Per quanto riguarda il diritto esterno dello Stato, Hegel dichiara che non esiste un organismo superiore in grado di regolare i rapporti inter-statali e di risolvere i loro conflitti. In altre parole non può esistere alcun giudice o pretore in grado di esaminare le pretese degli stati. Il solo giudice o arbitro è lo spirito universale, cioè la storia, la quale ha la guerra come suo momento strutturale. Il filosofo tedesco sostiene, con un paragone famoso, che come "il movimento dei venti preserva il mare dalla putredine, nella quale sarebbe ridotto da una quiete durevole", così la guerra preserva i popoli dalla fossilizzazione alla quale li ridurrebbe una pace durevole o perpetua ( Lineamenti, par. 234).

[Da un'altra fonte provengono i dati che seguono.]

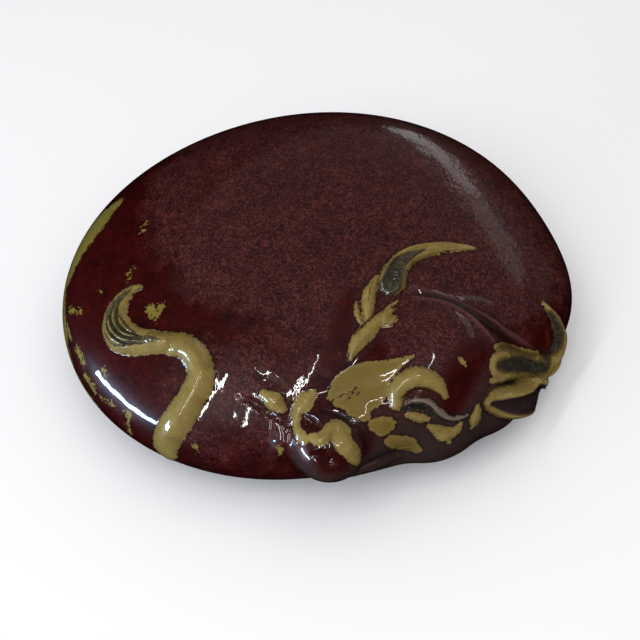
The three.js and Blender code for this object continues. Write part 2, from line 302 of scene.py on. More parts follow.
# Tail, and its tuft of hair lying over the hip.
Stroke(BACK, [(-124.5, 1.0, -11), (-125, 1.0, 0), (-124.6, 0.975), (-123, 0.89), (-123, 0.78),
              (-126.7, 0.72), (-132.5, 0.69), (-138, 0.71), (-142, 0.74)],
       (0.6, 5.6, 6.6, 6.6, 6.4, 6.2, 6, 5.6, 4.5), (0.1, 1.2, 3.2, 4.2, 4.4, 4.2, 4, 3.6, 2),
       round_profile, OCHRE, "tail_cord")
TUFT_LINE = [(-139.5, 0.722), (-143, 0.752), (-147, 0.79), (-151.5, 0.815), (-156.5, 0.80), (-160.5, 0.755),
             (-162.3, 0.71), (-162.5, 0.672)]
tuft = Stroke(BACK, TUFT_LINE, (4.5, 5.6, 6.8, 7.4, 7, 5.4, 3.6, 1.4),
              (2, 3.6, 4.4, 4.6, 4.4, 3.8, 2.6, 1.2), round_profile, OCHRE, "tail_tuft")


def strand(parent, start, end, offset, width, height, paint):
    """A stroke beside a parent's line from share start to end, its offsets in half widths."""
    shares = np.linspace(start, end, 6)
    rows = [np.abs(parent.share - s).argmin() for s in shares]
    offsets = spread(offset, np.linspace(0, 1, 6))
    places = [
        parent.line[row] + parent.side[row] * offsets[i] * spread(parent.width, parent.share[row])
        for i, row in enumerate(rows)
    ]
    Stroke(lambda *xyz: np.array(xyz), places, width, height, soft_profile, paint)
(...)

Ciò ovviamente si concilia con le tesi di fondo dellʼidealismo del filosofo, secondo cui il finito ( la realtà) è manifestazione e momento necessario dellʼinfinito. Tale infinito è un soggetto spirituale in divenire, di cui tutto ciò che esiste è momento o tappa di realizzazione. La realtà, essendo un momento necessario del processo dialettico di auto- produzione dellʼinfinito, non può in alcun modo essere diversamente da come è. Come appare scritto nei Lineamenti della filosofia del diritto, ciò che è razionale è reale, ciò che è reale è razionale. Vi è dunque una necessaria, totale e sostanziale identità di realtà e ragione. E la filosofia viene paragonata alla nottola di Minerva, che inizia il suo volo sul far del crepuscolo, cioè quando la realtà è già bellʼe fatta. Per ciò la filosofia non può stabilire come deve essere la realtà ( come avevano fatto gli illuministi, Kant e continuavano a fare alcune frange romantiche), ma giustificare come essa è. Tutto è manifestazione dello spirito, lʼinfinito, che attraverso lʼuomo, nelle forme dellʼarte, della religione e della filosofia, giunge a prendere coscienza di sè. Il particolare, attraverso il processo dialettico di tesi, antitesi e sintesi, si risolve sempre nel generale. Da ciò la critica ai modelli statali liberale, democratico, contrattualistico e giusnaturalistico. Lo stato etico, incarnazione suprema della moralità sociale e del bene comune, non può essere subordinato alla tutela degli interessi particolari degli individui, e dunque alla società civile, come uno stato liberale; la sovranità non risiede nel popolo bensì nello stato stesso, al di fuori del quale il popolo è solo una massa informe; la vita sociale non può derivare da un contratto scaturiente dalla volontà arbitraria degli individui e non possono esistere diritti naturali prima e oltre lo Stato.
Insomma per Hegel sarebbero giustificabili le campagna militari in Medio Oriente per salvaguardare interessi economici, ma sarebbe privo di senso cercare di imporre ai popoli di questa regione costituzioni democratiche sullo stile di quelle occidentali.